FYI I had to type and prep this on Tuesday night, so please excuse the “ifs” and “hopefullys.” As you read on, you’ll understand why.
Nothing like waking up, feeling fine, having a really good workout, and then finding out you have to go in for emergency surgery in two days.
That was my day on Monday. You know how I had to have a laparotomy 4 years ago, to remove a large (7 cm) cyst on my left ovary (they ended up taking the entire ovary/tube as well)? Well, this time the (also 7 cm) cyst was on the right ovary, and presents as significantly abnormal; a suspected tumor. I went from BAR class to the GYN and found this out.
All this is because my old friend endometriosis (I’m very touched by this personal account from Padma Lakshmi that Beth Kanter sent my way, I kept reading it and saying, “That’s me!”) came back with a vengeance. Everything is really “Krazy Glued” down there. Not fun.

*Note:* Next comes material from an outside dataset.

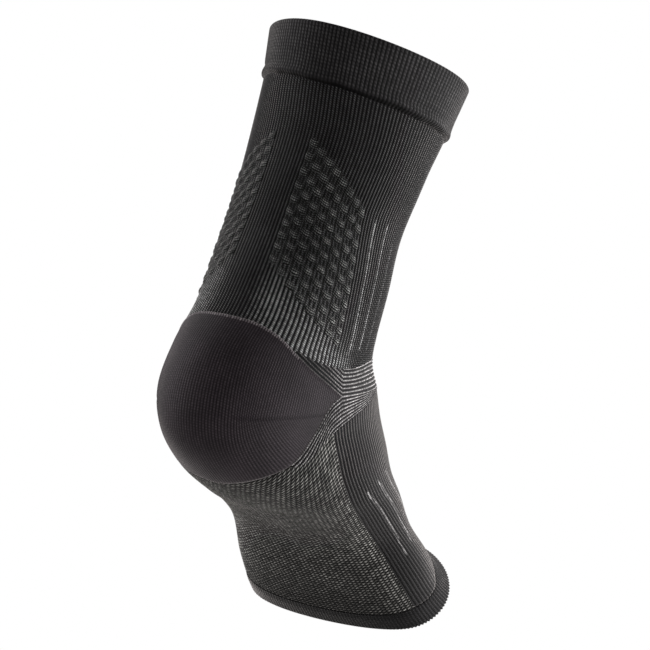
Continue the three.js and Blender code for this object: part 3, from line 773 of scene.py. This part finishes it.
def make_hem():
    """Double hem, flush with the sole and the instep. Its rim is scalloped: every wale ends in a small
    round, and the fold turns inwards. Beside the instep a dashed dark line marks the seam."""
    number, angle = wale_columns(HEM_WALES, HEM_WALES * 4, HEM_ROW)
    side = side_of(angle)
    overlap, rim, scallop, fold = 0.03, 0.06, 0.05, 0.08          # rows
    proud, proud_by, dip_at, dip_width, dip_depth = 0.25, 0.25, 0.05, 0.025, 0.5
    plain, underside_painted_shade, seam_dark = -0.08, 0.45, 0.8
    seam = border_row(HEM_SEAM, angle) - overlap
    half = HEM_WALL / 2
    arc = np.linspace(0, np.pi, 9)[None, :]
    last = LAST_ROW - rim + scallop * ribs(number) * smooth_step(30, 60, side)
    outside = seam + (last - seam) * np.linspace(0, 1, 30)[None, :-1]
    inside = last + (seam - last) * np.linspace(0, 1, 9)[None, 1:]
    row = np.concatenate([outside, last + fold * np.sin(arc), inside], axis=1)
    depth = np.concatenate([np.zeros(29), half - half * np.cos(arc[0]), np.full(8, HEM_WALL)])[None, :]
    angle, depth, number, side = (np.broadcast_to(a, row.shape) for a in (angle, depth, number, side))
    past = row - seam
    skin = smooth_step(0, 0.8, half * 1.2 - depth)
    front = smooth_step(50, 75, side)
    dip = dip_depth * np.exp(-((past - dip_at) / dip_width) ** 2) * smooth_step(100, 112, side)
    relief = HEM_RIB * front * (1 - ribs(number, 0.8)) + dip
    rise = proud * np.clip(past / proud_by, 0, 1) - depth - skin * relief
    beside = smooth_step(64, 70, angle) * (1 - smooth_step(128, 140, angle))
    dashes = np.exp(-((past - 0.03) / 0.05) ** 2) * (0.6 + 0.4 * np.sign(np.sin(np.pi * number)))
    # Painted shade darkens the hem's underside towards the sole; the dashes are a dark seam line.
    light = plain - underside_painted_shade * (1 - front) - seam_dark * dashes * beside
    wall = dict(place=raised(angle, row, rise), wale=number, course=row * ROW_LENGTH / WELT_COURSE,
                light=light, ring=True)
    return make_piece("hem_knit", [wall], cuff_knit)


PIECES = (
    (make_leg(), "leg_tube", "rib_knit"),
    (make_pad("pad_knit_outer", False), "side_pad_outer", "nub_knit"),
    (make_pad("pad_knit_inner", True), "side_pad_inner", "nub_knit"),
    (make_cuff(), "cuff_band", "welt_knit"),
    (make_heel(), "heel_pocket", "heel_knit"),
    (make_gusset(), "ankle_gusset", "gusset_knit"),
    (make_instep(), "instep_panel", "instep_knit"),
    (make_sole(), "sole_panel", "mesh_knit"),
    (make_hem(), "toe_hem", "welt_knit"),
)
for piece, node_name, slot_name in PIECES:
    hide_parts(node_name)


# Studio: a pale floor well below the sleeve, a white surround and soft lights.
FLOOR_DROP = 0.36
FLOOR_REACH = 12.0
IMAGE_WIDTH = 650
SENSOR = 36.0
# The photograph's view, from fitting the outline: degrees, metres from the aim, and pixels.
CAMERA_AZIMUTH, CAMERA_ELEVATION, CAMERA_ROLL = 30.95, -8.86, 16.06
CAMERA_DISTANCE, FOCAL_PIXELS = 2.0552, 4866.7
CAMERA_AIM = (0.0, 0.020, 0.020)
CAMERA_SHIFT = (8.86, -10.37)
# Lights: name, place, size of the square in metres, and watts.
LIGHTS = (
    ("key", (0.9, -1.2, 1.4), 1.2, 8.0),
    ("left_rim", (-1.3, -0.4, 0.4), 1.0, 64.0),
    ("right_rim", (1.15, 1.0, 0.2), 1.0, 112.0),
    ("front_top", (0.5, 1.3, 0.6), 1.0, 25.0),
)
LIGHT_AIM = (0.0, 0.02, 0.0)


def make_floor():
    """A wide square of matt paint on the level of the floor."""
    paint = bpy.data.materials.new("matt_floor_paint")
    paint.use_nodes = True
    shader = paint.node_tree.nodes["Principled BSDF"]
    shader.inputs["Base Color"].default_value = linear("E2E1DF")
    shader.inputs["Roughness"].default_value = 0.9
    corners = [(x * FLOOR_REACH, y * FLOOR_REACH, -FLOOR_DROP)
               for x, y in ((-1, -1), (1, -1), (1, 1), (-1, 1))]
    mesh = bpy.data.meshes.new("floor")
    mesh.from_pydata(corners, [], [(0, 1, 2, 3)])
    mesh.materials.append(paint)
    floor = bpy.data.objects.new("floor", mesh)
    bpy.context.scene.collection.objects.link(floor)


def soft_light(name, place, size, power):
    """A square area light that faces the sleeve."""
    data = bpy.data.lights.new(name, "AREA")
    data.size = size
    data.energy = power
    lamp = bpy.data.objects.new(name, data)
    lamp.location = place
    lamp.rotation_euler = (Vector(LIGHT_AIM) - Vector(place)).to_track_quat("-Z", "Y").to_euler()
    bpy.context.scene.collection.objects.link(lamp)


def make_camera():
    """The photograph's view: from behind and from the outer side, a little from below, rolled so that the
    leg leans. The shift in pixels centres the sleeve as the photograph does."""
    azimuth, elevation, roll = np.radians([CAMERA_AZIMUTH, CAMERA_ELEVATION, CAMERA_ROLL])
    shift = np.array(CAMERA_SHIFT) / FOCAL_PIXELS * CAMERA_DISTANCE
    back = np.array([np.sin(azimuth) * np.cos(elevation), -np.cos(azimuth) * np.cos(elevation),
                     np.sin(elevation)])
    level = np.array([np.cos(azimuth), np.sin(azimuth), 0.0])
    upright = np.cross(back, level)
    right = np.cos(roll) * level + np.sin(roll) * upright
    up = -np.sin(roll) * level + np.cos(roll) * upright
    data = bpy.data.cameras.new("camera")
    data.sensor_width = SENSOR
    data.lens = FOCAL_PIXELS / IMAGE_WIDTH * SENSOR
    data.clip_end = 20.0
    camera = bpy.data.objects.new("camera", data)
    place = np.array(CAMERA_AIM) + back * CAMERA_DISTANCE + right * shift[0] + up * shift[1]
    turn = Matrix(np.stack([right, up, back], axis=1).tolist()).to_4x4()
    camera.matrix_world = Matrix.Translation(Vector(place)) @ turn
    bpy.context.scene.collection.objects.link(camera)
    bpy.context.scene.camera = camera


def make_surround():
    """White studio surround that lights from all sides."""
    world = bpy.data.worlds.new("studio")
    world.use_nodes = True
    background = world.node_tree.nodes["Background"]
    background.inputs["Color"].default_value = (1.0, 1.0, 1.0, 1.0)
    background.inputs["Strength"].default_value = 1.0
    bpy.context.scene.world = world
    bpy.context.scene.view_settings.view_transform = "Standard"


make_floor()
make_camera()
make_surround()
for light in LIGHTS:
    soft_light(*light)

So, as you read this, I am now sans any ovary & tubes. Hopefully my GYN/surgeon has been able to do everything laparoscopically, because I do NOT want to go through another two months of recovering from having my belly cut open as I did last time; it’s bad enough that I’m being shunted into perimenopause with no warning.
Given that I was supposed to travel to Laguna today for PRSA’s Counselors Academy, along with a bunch of other travel and work coming up, I floated deferring the surgery by a month (I mean, if it’s all stuck together, then what difference does it make, right?). My GYN was not amused. So, if all has gone well (fingers crossed), I’m recovering at home right now. And we should know pretty soon whether or not the mass is benign (toes crossed).
It’s been an interesting time, as my husband had, and is recovering from, minor knee surgery last week. Clearly we inhabit the Burke Convalescent Home. But all said and done, we are lucky to have good medical care, insurance, and great family, friends, clients and colleagues, who are all so supportive – very, very lucky.
So this is not a complaint, or a rant. It’s just so you know what’s going on, in case your WUL schedule goes a bit haywire in the next couple of weeks (hopefully it won’t).
And it’s also to ask any of my women friends (or those with daughters/women of childbearing age):
If you fall into the way-too-large group of women who have not yet figured out why your period is so painful… please, insist your doctors check it out. I complained for years – decades – but was told “some girls just get painful periods”… and I accepted it. As a result, I was not diagnosed with this bugger of a disease – endometriosis – until I was 34.
Endometriosis is a horrible, insidious, invisible disease, and you are the only person who can be your own advocate. So please, be that advocate and kick this motherchucker in the butt before it kicks you.